▸ **What is required**
Take all the material and copy it exactly.

══ The input

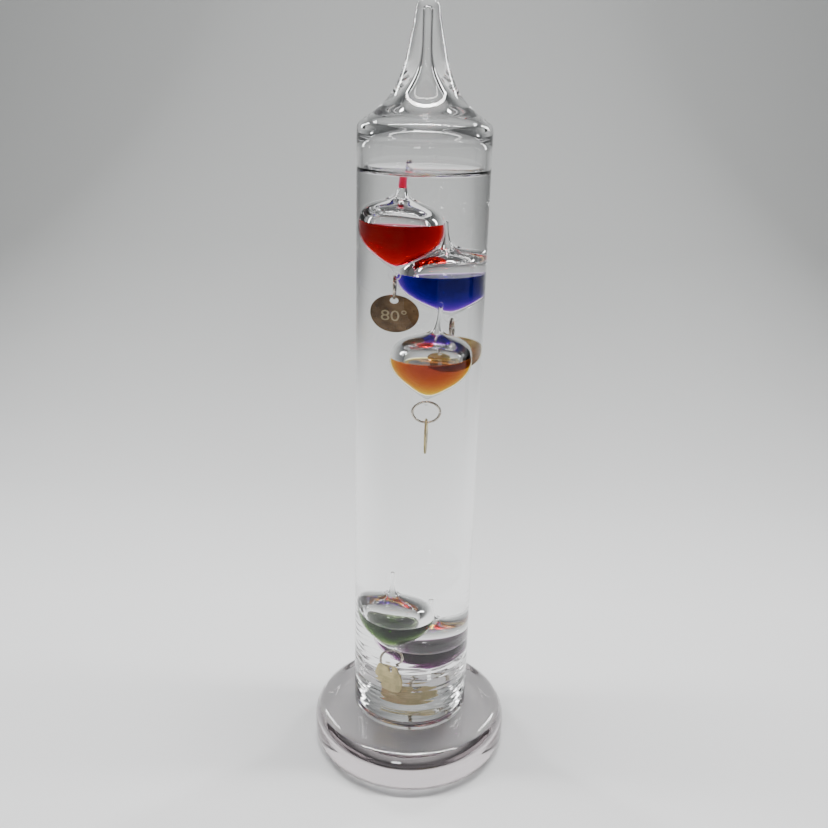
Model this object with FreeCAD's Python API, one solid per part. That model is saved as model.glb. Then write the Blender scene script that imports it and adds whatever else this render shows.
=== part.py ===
import FreeCAD, Part
import math
import os

"""Galileo thermometer: a sealed glass cylinder on a thick glass foot, filled with a clear carrier
liquid in which five part-filled glass bulbs float or sink, each with a wire ring and a brass tag.

All lengths are millimetres. The origin is the centre of the foot's underside, +Z is up and -Y is
the front. Each bulb is placed by the centre of its widest circle.
"""

Vector = FreeCAD.Vector

# Foot and tube
TOTAL_HEIGHT = 280.0
FOOT_RADIUS = 38.3
FOOT_THICKNESS = 17.0
FOOT_TOP_EDGE = 6.7
FOOT_BOTTOM_EDGE = 5.5
TUBE_RADIUS = 22.5
BORE_RADIUS = 20.5
TUBE_CORNER = 1.6
PUNT_RADIUS = 17.0
PUNT_DEPTH = 0.3
FLOOR_Z = 18.8
FLOOR_CORNER = 3.0
SHOULDER_Z = 239.0
BORE_SHOULDER_Z = 233.5
NECK_TIP_RADIUS = 3.9
NECK_BORE_RADIUS = 1.2
NECK_BORE_TOP = 275.5
SHOULDER_BLEND = 2.5

# The shoulder's outer and inner outlines, each as radius and height from the wall to the neck
SHOULDER_OUTLINE = [(22.1, 241.1), (20.4, 242.7), (16.2, 245.6), (12.8, 248.8), (10.4, 252.3),
                    (8.4, 256.6), (6.9, 261.4), (5.6, 267.2), (4.6, 272.0)]
DOME_OUTLINE = [(20.2, 236.2), (18.6, 239.4), (15.2, 242.0), (10.8, 244.4), (7.2, 247.6),
                (4.6, 251.4), (2.6, 255.6), (1.5, 260.6)]
NECK_BORE_START = 266.0

# Carrier liquid
LIQUID_LEVEL = 225.6
LIQUID_GAP = 0.05

# Bulbs
NOMINAL_RADIUS = 11.5
BULB_WALL = 0.4
NIB_DEPTH = 12.0
NIB_RADIUS = 1.0
STEM_RADIUS = 0.55
CAVITY_DEPTH = 11.1
DYE_GAP = 0.02
EYE_MAJOR = 1.2
EYE_ROD = 0.45

# The bulb's onion outline at the nominal radius, as radius and height above its widest circle
BODY_BELOW = [(2.3, -11.1), (4.6, -9.3), (7.8, -6.5), (10.5, -3.2)]
BODY_ABOVE = [(11.35, 3.0), (10.8, 5.4), (9.5, 7.5), (7.3, 9.3), (4.4, 10.6)]

# The drawn tip above it, as extra radius over the tip's and height
TIP_TAPER = [(1.15, 12.2), (0.5, 14.6)]

# The hollow inside it, as radius before the wall is taken off and height
CAVITY_BELOW = [(2.2, -10.4), (4.6, -8.8), (7.8, -6.2), (10.5, -3.0)]
CAVITY_ABOVE = [(11.35, 2.9), (10.8, 5.2), (9.5, 7.2), (7.1, 8.9), (4.4, 10.1)]

# The narrow bore that the hollow runs into inside the drawn tip: its radius as a share of the
# tip's, its taper as extra radius and height, and the solid glass left above it in tip radii
TIP_BORE_SHARE = 0.75
TIP_BORE_TAPER = [(1.0, 11.6), (0.35, 13.4), (0.0, 16.0)]
TIP_SEAL = 2.0

# The little dye caught in the red bulb's tip, as heights above the bulb's widest circle
CAUGHT_LOW = 14.6
CAUGHT_HIGH = 19.6
CAUGHT_BULB = "red"

# Wire rings and tags
RING_RADIUS = 3.8
WIRE_RADIUS = 0.38
WIRE_GAP = 0.08
RING_SPLIT_DEG = 4.0
TAG_RADIUS = 6.5
TAG_THICKNESS = 0.6
TAG_EDGE = 0.1
TAG_HOLE_RADIUS = 1.1
TAG_HOLE_OFFSET = 4.6

# One entry per bulb: centre, radius, leans towards +X and +Y in degrees, tip length above the
# centre, tip radius, dye level above the centre, drop of the eyelet below the nib, and the ring's
# heading in degrees, which is the direction of the wire where it passes the eyelet.
BULBS = {
    "red": {"centre": (-5.9, -3.2, 206.9), "radius": 11.5, "leans": (3.0, 0.0), "tip": 23.2,
            "tip_radius": 1.3, "level": 2.5, "drop": 2.3, "heading": -98.0},
    "blue": {"centre": (6.1, 6.3, 190.0), "radius": 11.4, "leans": (-3.0, -3.0), "tip": 22.2,
             "tip_radius": 0.75, "level": 1.5, "drop": 1.4, "heading": 94.0},
    "orange": {"centre": (3.6, -6.4, 162.3), "radius": 11.6, "leans": (5.0, 0.0), "tip": 22.2,
               "tip_radius": 0.65, "level": 1.4, "drop": 1.2, "heading": 0.0},
    "green": {"centre": (-5.6, -4.9, 59.7), "radius": 11.8, "leans": (0.0, 0.0), "tip": 22.6,
              "tip_radius": 0.75, "level": -0.1, "drop": 1.3, "heading": 28.0},
    "purple": {"centre": (3.9, 8.1, 43.8), "radius": 11.2, "leans": (0.0, 0.0), "tip": 22.2,
               "tip_radius": 0.75, "level": -0.6, "drop": 1.75, "heading": 0.0},
}

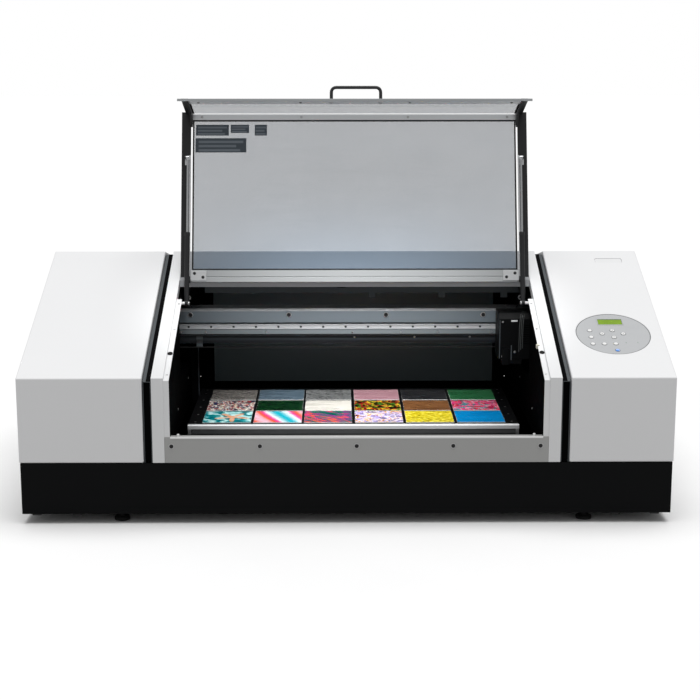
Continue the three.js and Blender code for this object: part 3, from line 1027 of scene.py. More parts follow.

════

▸ **Exercise result**
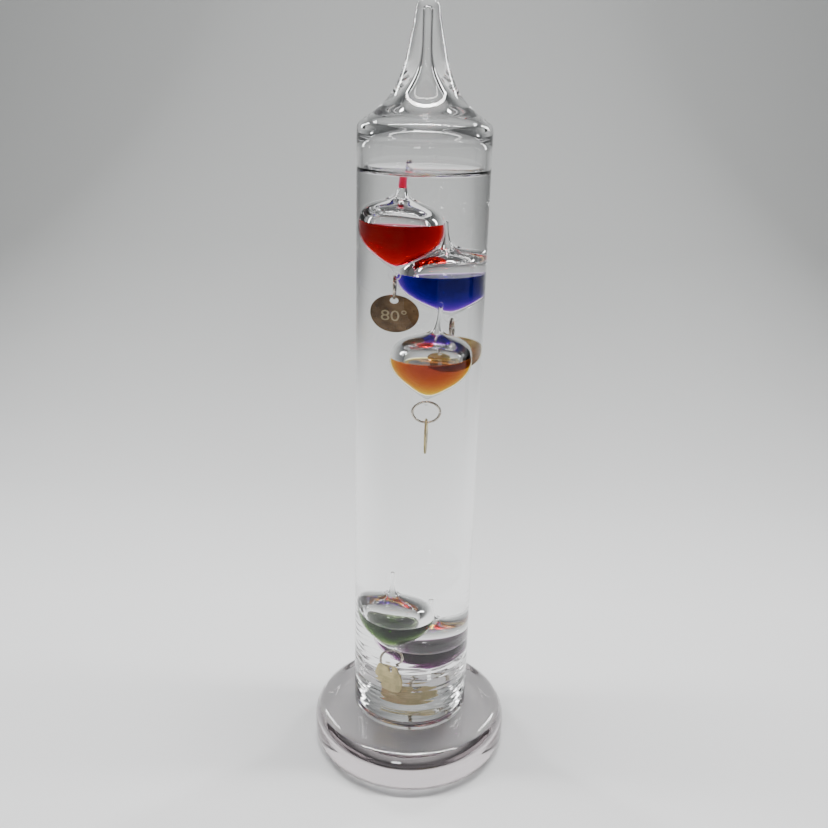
Model this object with FreeCAD's Python API, one solid per part. That model is saved as model.glb. Then write the Blender scene script that imports it and adds whatever else this render shows.
=== part.py ===
import FreeCAD, Part
import math
import os

"""Galileo thermometer: a sealed glass cylinder on a thick glass foot, filled with a clear carrier
liquid in which five part-filled glass bulbs float or sink, each with a wire ring and a brass tag.

All lengths are millimetres. The origin is the centre of the foot's underside, +Z is up and -Y is
the front. Each bulb is placed by the centre of its widest circle.
"""

Vector = FreeCAD.Vector

# Foot and tube
TOTAL_HEIGHT = 280.0
FOOT_RADIUS = 38.3
FOOT_THICKNESS = 17.0
FOOT_TOP_EDGE = 6.7
FOOT_BOTTOM_EDGE = 5.5
TUBE_RADIUS = 22.5
BORE_RADIUS = 20.5
TUBE_CORNER = 1.6
PUNT_RADIUS = 17.0
PUNT_DEPTH = 0.3
FLOOR_Z = 18.8
FLOOR_CORNER = 3.0
SHOULDER_Z = 239.0
BORE_SHOULDER_Z = 233.5
NECK_TIP_RADIUS = 3.9
NECK_BORE_RADIUS = 1.2
NECK_BORE_TOP = 275.5
SHOULDER_BLEND = 2.5

# The shoulder's outer and inner outlines, each as radius and height from the wall to the neck
SHOULDER_OUTLINE = [(22.1, 241.1), (20.4, 242.7), (16.2, 245.6), (12.8, 248.8), (10.4, 252.3),
                    (8.4, 256.6), (6.9, 261.4), (5.6, 267.2), (4.6, 272.0)]
DOME_OUTLINE = [(20.2, 236.2), (18.6, 239.4), (15.2, 242.0), (10.8, 244.4), (7.2, 247.6),
                (4.6, 251.4), (2.6, 255.6), (1.5, 260.6)]
NECK_BORE_START = 266.0

# Carrier liquid
LIQUID_LEVEL = 225.6
LIQUID_GAP = 0.05

# Bulbs
NOMINAL_RADIUS = 11.5
BULB_WALL = 0.4
NIB_DEPTH = 12.0
NIB_RADIUS = 1.0
STEM_RADIUS = 0.55
CAVITY_DEPTH = 11.1
DYE_GAP = 0.02
EYE_MAJOR = 1.2
EYE_ROD = 0.45

# The bulb's onion outline at the nominal radius, as radius and height above its widest circle
BODY_BELOW = [(2.3, -11.1), (4.6, -9.3), (7.8, -6.5), (10.5, -3.2)]
BODY_ABOVE = [(11.35, 3.0), (10.8, 5.4), (9.5, 7.5), (7.3, 9.3), (4.4, 10.6)]

# The drawn tip above it, as extra radius over the tip's and height
TIP_TAPER = [(1.15, 12.2), (0.5, 14.6)]

# The hollow inside it, as radius before the wall is taken off and height
CAVITY_BELOW = [(2.2, -10.4), (4.6, -8.8), (7.8, -6.2), (10.5, -3.0)]
CAVITY_ABOVE = [(11.35, 2.9), (10.8, 5.2), (9.5, 7.2), (7.1, 8.9), (4.4, 10.1)]

# The narrow bore that the hollow runs into inside the drawn tip: its radius as a share of the
# tip's, its taper as extra radius and height, and the solid glass left above it in tip radii
TIP_BORE_SHARE = 0.75
TIP_BORE_TAPER = [(1.0, 11.6), (0.35, 13.4), (0.0, 16.0)]
TIP_SEAL = 2.0

# The little dye caught in the red bulb's tip, as heights above the bulb's widest circle
CAUGHT_LOW = 14.6
CAUGHT_HIGH = 19.6
CAUGHT_BULB = "red"

# Wire rings and tags
RING_RADIUS = 3.8
WIRE_RADIUS = 0.38
WIRE_GAP = 0.08
RING_SPLIT_DEG = 4.0
TAG_RADIUS = 6.5
TAG_THICKNESS = 0.6
TAG_EDGE = 0.1
TAG_HOLE_RADIUS = 1.1
TAG_HOLE_OFFSET = 4.6

# One entry per bulb: centre, radius, leans towards +X and +Y in degrees, tip length above the
# centre, tip radius, dye level above the centre, drop of the eyelet below the nib, and the ring's
# heading in degrees, which is the direction of the wire where it passes the eyelet.
BULBS = {
    "red": {"centre": (-5.9, -3.2, 206.9), "radius": 11.5, "leans": (3.0, 0.0), "tip": 23.2,
            "tip_radius": 1.3, "level": 2.5, "drop": 2.3, "heading": -98.0},
    "blue": {"centre": (6.1, 6.3, 190.0), "radius": 11.4, "leans": (-3.0, -3.0), "tip": 22.2,
             "tip_radius": 0.75, "level": 1.5, "drop": 1.4, "heading": 94.0},
    "orange": {"centre": (3.6, -6.4, 162.3), "radius": 11.6, "leans": (5.0, 0.0), "tip": 22.2,
               "tip_radius": 0.65, "level": 1.4, "drop": 1.2, "heading": 0.0},
    "green": {"centre": (-5.6, -4.9, 59.7), "radius": 11.8, "leans": (0.0, 0.0), "tip": 22.6,
              "tip_radius": 0.75, "level": -0.1, "drop": 1.3, "heading": 28.0},
    "purple": {"centre": (3.9, 8.1, 43.8), "radius": 11.2, "leans": (0.0, 0.0), "tip": 22.2,
               "tip_radius": 0.75, "level": -0.6, "drop": 1.75, "heading": 0.0},
}

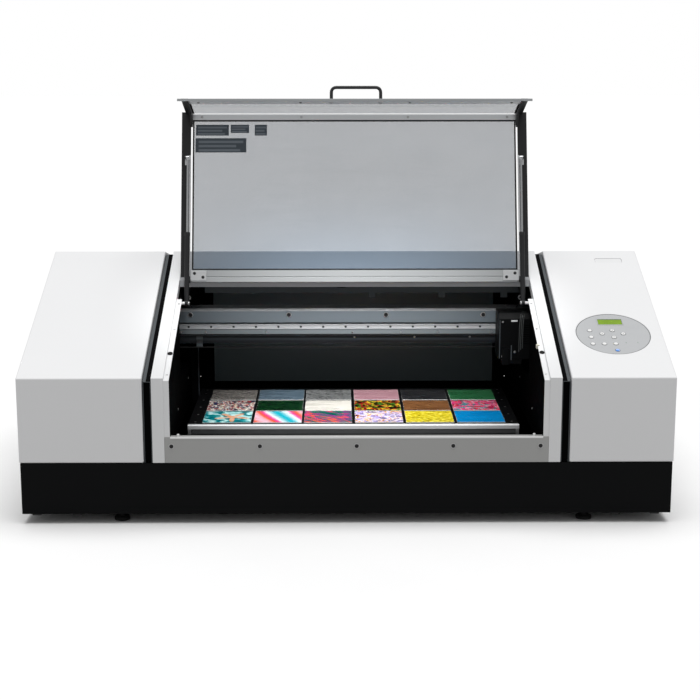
Continue the three.js and Blender code for this object: part 3, from line 1027 of scene.py. More parts follow.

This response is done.